Repurpose one long piece of content into many formats. Turn a blog post into a carousel, a short video, three tweets, and an email snippet. That multiplies reach without multiplying effort. Also reuse top-performing posts with fresh hooks or updated stats.
Run small ad tests instead of big bets. Pick one clear goal — link clicks, leads, or purchases — and test two headlines, two images, and a single audience for 7 days. Pause losers fast, scale winners slowly, and keep creative rotating so your audience doesn’t tune out.
Build trust with low-cost strategies
Leverage micro-influencers and customer stories. Micro-influencers often charge less and have more engaged followers. Ask customers for quick video testimonials or screenshots of real results — social proof beats slick copy every time.
Optimize for search with one practical trick: match user intent. If people search “affordable running shoes for plantar fasciitis,” write a blog that answers that exact question with product recommendations and clear buying tips. Use those exact phrases in headings and meta descriptions.

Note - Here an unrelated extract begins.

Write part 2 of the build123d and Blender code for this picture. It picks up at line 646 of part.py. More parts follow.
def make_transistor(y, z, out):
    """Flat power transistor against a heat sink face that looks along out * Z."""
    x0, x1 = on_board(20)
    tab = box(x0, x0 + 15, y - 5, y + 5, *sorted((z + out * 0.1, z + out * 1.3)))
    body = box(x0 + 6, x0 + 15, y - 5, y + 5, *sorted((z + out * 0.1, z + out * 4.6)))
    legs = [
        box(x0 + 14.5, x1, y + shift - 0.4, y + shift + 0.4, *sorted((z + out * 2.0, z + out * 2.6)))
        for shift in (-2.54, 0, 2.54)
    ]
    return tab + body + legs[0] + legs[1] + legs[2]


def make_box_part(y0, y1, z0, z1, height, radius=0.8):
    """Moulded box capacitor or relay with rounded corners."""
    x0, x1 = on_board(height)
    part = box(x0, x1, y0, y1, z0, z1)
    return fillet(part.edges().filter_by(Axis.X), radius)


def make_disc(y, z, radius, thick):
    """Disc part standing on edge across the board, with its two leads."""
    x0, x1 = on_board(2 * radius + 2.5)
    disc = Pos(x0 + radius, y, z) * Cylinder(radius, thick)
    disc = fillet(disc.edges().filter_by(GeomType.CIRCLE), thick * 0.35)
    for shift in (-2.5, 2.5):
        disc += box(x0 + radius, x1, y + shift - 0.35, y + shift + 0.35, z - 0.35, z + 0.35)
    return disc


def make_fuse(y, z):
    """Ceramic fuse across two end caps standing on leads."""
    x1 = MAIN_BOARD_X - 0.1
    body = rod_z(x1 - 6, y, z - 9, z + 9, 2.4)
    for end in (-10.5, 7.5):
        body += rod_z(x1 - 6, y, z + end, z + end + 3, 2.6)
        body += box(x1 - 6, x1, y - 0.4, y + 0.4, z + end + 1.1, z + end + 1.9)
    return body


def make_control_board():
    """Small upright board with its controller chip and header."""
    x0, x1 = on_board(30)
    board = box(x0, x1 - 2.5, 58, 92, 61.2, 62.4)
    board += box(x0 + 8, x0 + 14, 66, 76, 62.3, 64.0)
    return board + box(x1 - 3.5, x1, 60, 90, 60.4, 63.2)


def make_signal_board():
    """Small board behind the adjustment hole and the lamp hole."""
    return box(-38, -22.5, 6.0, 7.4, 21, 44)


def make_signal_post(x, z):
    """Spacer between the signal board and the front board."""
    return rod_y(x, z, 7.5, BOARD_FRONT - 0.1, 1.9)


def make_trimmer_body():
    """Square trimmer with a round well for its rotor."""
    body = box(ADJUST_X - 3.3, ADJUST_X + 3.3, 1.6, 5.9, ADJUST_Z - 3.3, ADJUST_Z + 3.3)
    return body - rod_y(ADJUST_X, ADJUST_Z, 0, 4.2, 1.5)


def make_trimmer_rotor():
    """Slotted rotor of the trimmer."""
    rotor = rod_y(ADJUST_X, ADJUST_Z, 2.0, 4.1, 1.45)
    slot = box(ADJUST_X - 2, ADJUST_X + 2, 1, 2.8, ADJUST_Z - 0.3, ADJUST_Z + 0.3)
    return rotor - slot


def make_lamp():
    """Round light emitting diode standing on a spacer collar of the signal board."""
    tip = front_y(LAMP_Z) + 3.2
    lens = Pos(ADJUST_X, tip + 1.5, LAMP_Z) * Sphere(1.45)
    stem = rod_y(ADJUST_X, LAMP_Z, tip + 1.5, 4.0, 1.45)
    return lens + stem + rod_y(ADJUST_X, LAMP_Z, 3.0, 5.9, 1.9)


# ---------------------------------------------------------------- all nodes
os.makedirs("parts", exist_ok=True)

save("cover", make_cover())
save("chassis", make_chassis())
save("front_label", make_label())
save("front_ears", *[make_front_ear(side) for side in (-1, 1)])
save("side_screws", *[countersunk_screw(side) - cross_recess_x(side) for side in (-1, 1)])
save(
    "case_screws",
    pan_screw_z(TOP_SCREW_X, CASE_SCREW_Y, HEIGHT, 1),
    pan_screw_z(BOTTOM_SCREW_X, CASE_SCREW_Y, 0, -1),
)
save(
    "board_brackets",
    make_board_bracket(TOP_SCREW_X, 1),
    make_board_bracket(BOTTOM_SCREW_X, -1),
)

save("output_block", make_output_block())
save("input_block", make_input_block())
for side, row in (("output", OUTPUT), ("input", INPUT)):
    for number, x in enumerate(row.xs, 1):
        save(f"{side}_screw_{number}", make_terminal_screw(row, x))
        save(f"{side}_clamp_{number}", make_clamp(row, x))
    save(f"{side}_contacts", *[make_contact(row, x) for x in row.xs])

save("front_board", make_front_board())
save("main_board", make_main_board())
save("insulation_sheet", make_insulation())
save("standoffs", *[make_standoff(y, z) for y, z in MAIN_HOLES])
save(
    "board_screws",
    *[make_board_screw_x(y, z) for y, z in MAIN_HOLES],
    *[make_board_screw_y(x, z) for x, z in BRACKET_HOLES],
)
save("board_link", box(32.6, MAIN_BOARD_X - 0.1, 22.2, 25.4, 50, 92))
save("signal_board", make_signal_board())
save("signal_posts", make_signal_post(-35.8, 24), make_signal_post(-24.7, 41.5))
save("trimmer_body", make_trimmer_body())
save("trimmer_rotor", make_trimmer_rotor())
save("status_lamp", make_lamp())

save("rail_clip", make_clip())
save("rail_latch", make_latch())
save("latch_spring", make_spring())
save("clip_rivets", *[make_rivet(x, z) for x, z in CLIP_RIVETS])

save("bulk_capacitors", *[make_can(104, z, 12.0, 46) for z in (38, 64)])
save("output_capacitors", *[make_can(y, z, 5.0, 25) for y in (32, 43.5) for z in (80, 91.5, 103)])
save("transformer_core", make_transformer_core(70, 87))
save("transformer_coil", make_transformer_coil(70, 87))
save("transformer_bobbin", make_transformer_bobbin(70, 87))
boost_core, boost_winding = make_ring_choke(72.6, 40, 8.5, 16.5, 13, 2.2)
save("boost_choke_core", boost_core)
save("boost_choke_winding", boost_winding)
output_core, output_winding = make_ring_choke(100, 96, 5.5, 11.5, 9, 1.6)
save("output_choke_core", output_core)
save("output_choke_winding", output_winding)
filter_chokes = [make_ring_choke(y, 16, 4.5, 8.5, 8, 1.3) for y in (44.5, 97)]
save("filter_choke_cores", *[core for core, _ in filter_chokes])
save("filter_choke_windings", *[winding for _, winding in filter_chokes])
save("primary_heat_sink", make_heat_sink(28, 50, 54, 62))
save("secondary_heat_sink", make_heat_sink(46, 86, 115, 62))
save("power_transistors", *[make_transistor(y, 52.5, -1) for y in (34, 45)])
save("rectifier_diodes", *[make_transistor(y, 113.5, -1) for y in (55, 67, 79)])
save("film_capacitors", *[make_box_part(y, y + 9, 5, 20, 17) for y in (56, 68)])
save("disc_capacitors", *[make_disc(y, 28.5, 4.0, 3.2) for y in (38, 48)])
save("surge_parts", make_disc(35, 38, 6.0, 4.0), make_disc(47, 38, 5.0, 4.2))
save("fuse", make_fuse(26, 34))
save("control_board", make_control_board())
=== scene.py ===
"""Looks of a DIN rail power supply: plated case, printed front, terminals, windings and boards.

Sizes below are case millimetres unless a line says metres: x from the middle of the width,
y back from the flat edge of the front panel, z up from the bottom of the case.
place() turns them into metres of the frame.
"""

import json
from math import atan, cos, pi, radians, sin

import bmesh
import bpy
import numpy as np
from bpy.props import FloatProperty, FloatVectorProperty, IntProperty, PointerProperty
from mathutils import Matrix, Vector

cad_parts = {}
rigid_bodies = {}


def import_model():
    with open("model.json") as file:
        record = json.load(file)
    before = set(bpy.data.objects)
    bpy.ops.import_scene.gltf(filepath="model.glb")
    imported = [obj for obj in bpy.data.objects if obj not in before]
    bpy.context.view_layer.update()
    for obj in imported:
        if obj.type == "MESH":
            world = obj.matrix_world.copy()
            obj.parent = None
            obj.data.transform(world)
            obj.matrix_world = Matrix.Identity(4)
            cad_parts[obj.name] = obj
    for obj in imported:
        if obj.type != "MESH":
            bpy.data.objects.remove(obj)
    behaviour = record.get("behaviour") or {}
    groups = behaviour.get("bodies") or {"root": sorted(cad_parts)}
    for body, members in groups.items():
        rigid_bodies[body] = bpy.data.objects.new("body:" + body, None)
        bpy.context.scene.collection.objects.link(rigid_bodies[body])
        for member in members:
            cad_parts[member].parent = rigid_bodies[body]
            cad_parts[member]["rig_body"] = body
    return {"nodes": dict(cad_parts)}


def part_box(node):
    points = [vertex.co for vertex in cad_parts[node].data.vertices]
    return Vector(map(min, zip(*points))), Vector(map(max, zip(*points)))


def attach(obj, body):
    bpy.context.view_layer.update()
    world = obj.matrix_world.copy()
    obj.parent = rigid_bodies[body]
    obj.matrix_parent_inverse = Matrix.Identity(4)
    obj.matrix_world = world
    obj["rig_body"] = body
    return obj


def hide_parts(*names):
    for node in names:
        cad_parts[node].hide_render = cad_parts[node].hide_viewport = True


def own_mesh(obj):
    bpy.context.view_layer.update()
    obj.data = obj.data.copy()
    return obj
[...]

Measure what matters: pick three metrics and watch them weekly. For brand promotion those are reach (are new people seeing you?), engagement (are they interacting?), and conversion (are they taking a next step?). Tie small experiments to one metric so you can learn fast.
Finally, keep a simple content calendar. Plan two weeks ahead with themes, one call-to-action per post, and a reuse plan. Test often, cut what doesn’t work, and double down on what brings real attention or sales. That steady rhythm builds recognition and trust — the core of any strong brand promotion plan.